ECONOMY

In Brief

OTE settles dispute with mobile operators OTE Telecom said yesterday it had settled an out-of-court dispute with the country’s three mobile operators over the rates the former state telecoms monopoly had charged them for using its network. As part of the settlement, OTE said it had also reached agreement with the three on interconnection charges for calls from fixed-line to mobile phones, effective retroactively from July 1, 2001 through to December 31, 2002. OTE said mobile operators Panafon Vodafone, CosmOTE and Stet Hellas had agreed to withdraw legal action over past claims and that it would pay the three a mutually agreed sum. It gave no further details. (Reuters) Silver & Baryte obtains syndicated loan Listed mining company Silver & Baryte yesterday signed a contract in London for a 90-million-euro syndicated loan for five years. The loan is managed by Alpha Bank, with EFG Eurobank acting as joint manager. Other participants include the Commercial Bank, General Bank, Hypovereinsbank and BNP Paribas.
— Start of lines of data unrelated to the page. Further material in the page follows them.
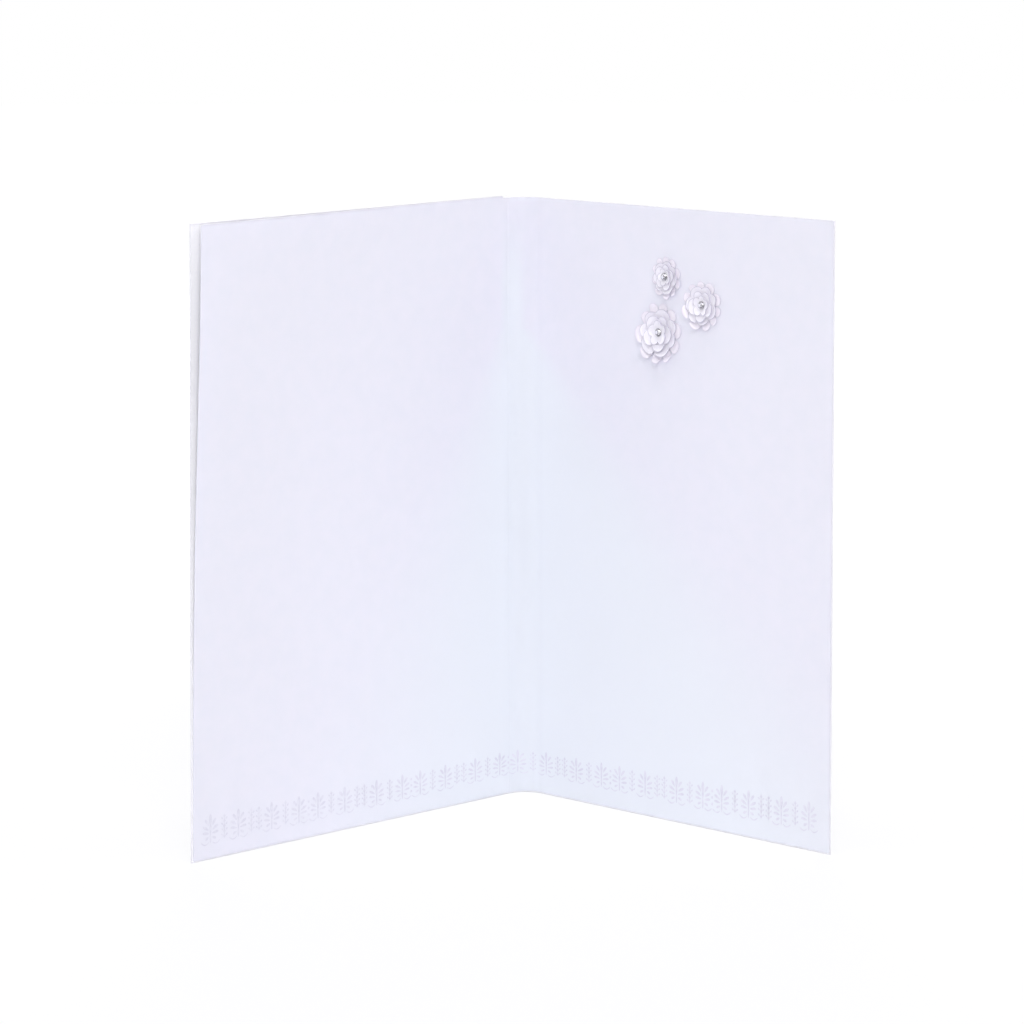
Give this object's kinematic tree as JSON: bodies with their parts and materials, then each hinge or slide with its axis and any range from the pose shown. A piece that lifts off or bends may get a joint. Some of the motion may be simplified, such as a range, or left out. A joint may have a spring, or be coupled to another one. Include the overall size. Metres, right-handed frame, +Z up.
{
  "type": "greeting card",
  "caption": "Folded white card standing open like a screen, with a smooth inner sheet bordered along its foot and layered paper flowers with small stones near the top of its right page.",
  "frame": {"origin": "foot of the score between the two leaves, on the bottom edge of the cover, which stands on the table at z = 0", "axes": "+Z up along the fold, -Y the way the open card faces, +X to the right of someone looking at the open pages"},
  "size_m": [0.211, 0.114, 0.2107],
  "materials": {
    "cover_board": "white felt-marked card",
    "insert_paper": "smooth white paper with a pearl tint",
    "petal_paper": "soft white handmade paper",
    "stone": "polished facets over a silver foil back"
  },
  "bodies": {
    "root": {"cover": "cover_board", "insert": "insert_paper", "small_flower_base": "petal_paper", "small_flower_outer": "petal_paper", "small_flower_inner": "petal_paper", "small_flower_heart": "petal_paper", "small_flower_stone": "stone", "medium_flower_base": "petal_paper", "medium_flower_outer": "petal_paper", "medium_flower_inner": "petal_paper", "medium_flower_heart": "petal_paper", "medium_flower_stone": "stone", "large_flower_base": "petal_paper", "large_flower_outer": "petal_paper", "large_flower_inner": "petal_paper", "large_flower_heart": "petal_paper", "large_flower_stone": "stone"}
  },
  "joints": []
}
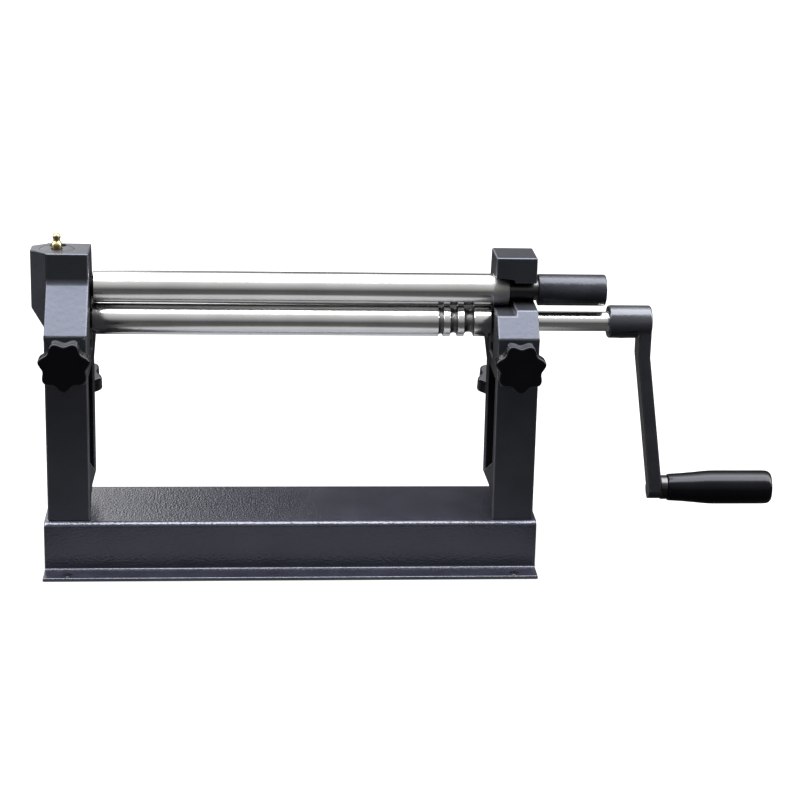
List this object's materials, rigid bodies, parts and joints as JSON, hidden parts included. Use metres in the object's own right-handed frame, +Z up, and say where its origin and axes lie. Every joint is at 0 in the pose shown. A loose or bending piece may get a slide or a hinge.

The loan will be used to refinance the company’s short-term liabilities and pave the way for further growth. Silver & Baryte last month announced the 100-percent acquisition of Hungary’s Bentonit Hungaria, which has bentonite deposits estimated at 3 million tonnes. NBG upgraded Lehman Brothers said yesterday it had upgraded the National Bank of Greece to «buy» from «market perform,» lowering its price target to 28.3 euros from 30.6, following failed merger plans with Alpha Bank. »We believe that the collapse of the merger process leaves Alpha Bank at somewhat of a strategic impasse, with a comparatively weak retail market position,» Lehman analyst Joanna Nader said. The bank repeated a «market performer» rating for Alpha Bank and raised the price target to 19.2 euros from 19. (Reuters) Tobacco fines The Competition Commission has imposed fines totaling 346,300 euros on five tobacco firms for concerted price rises on cigarettes sold in Hellenic Duty Free Shops (KAE) and a simultaneous abolition of discounts to the company for cigarettes sold in border post shopping facilities. The fines were imposed after KAE had filed a suit against them for raising their prices by 15 percent on October 15 and abolishing the 10-percent discount. Ioniki Trading company was fined 228,900 euros, Karelia, 61,600 euros, SEKAP, 48,400 euros, Keranis, 5,900 euros and Georgiadis, 1,500 euros.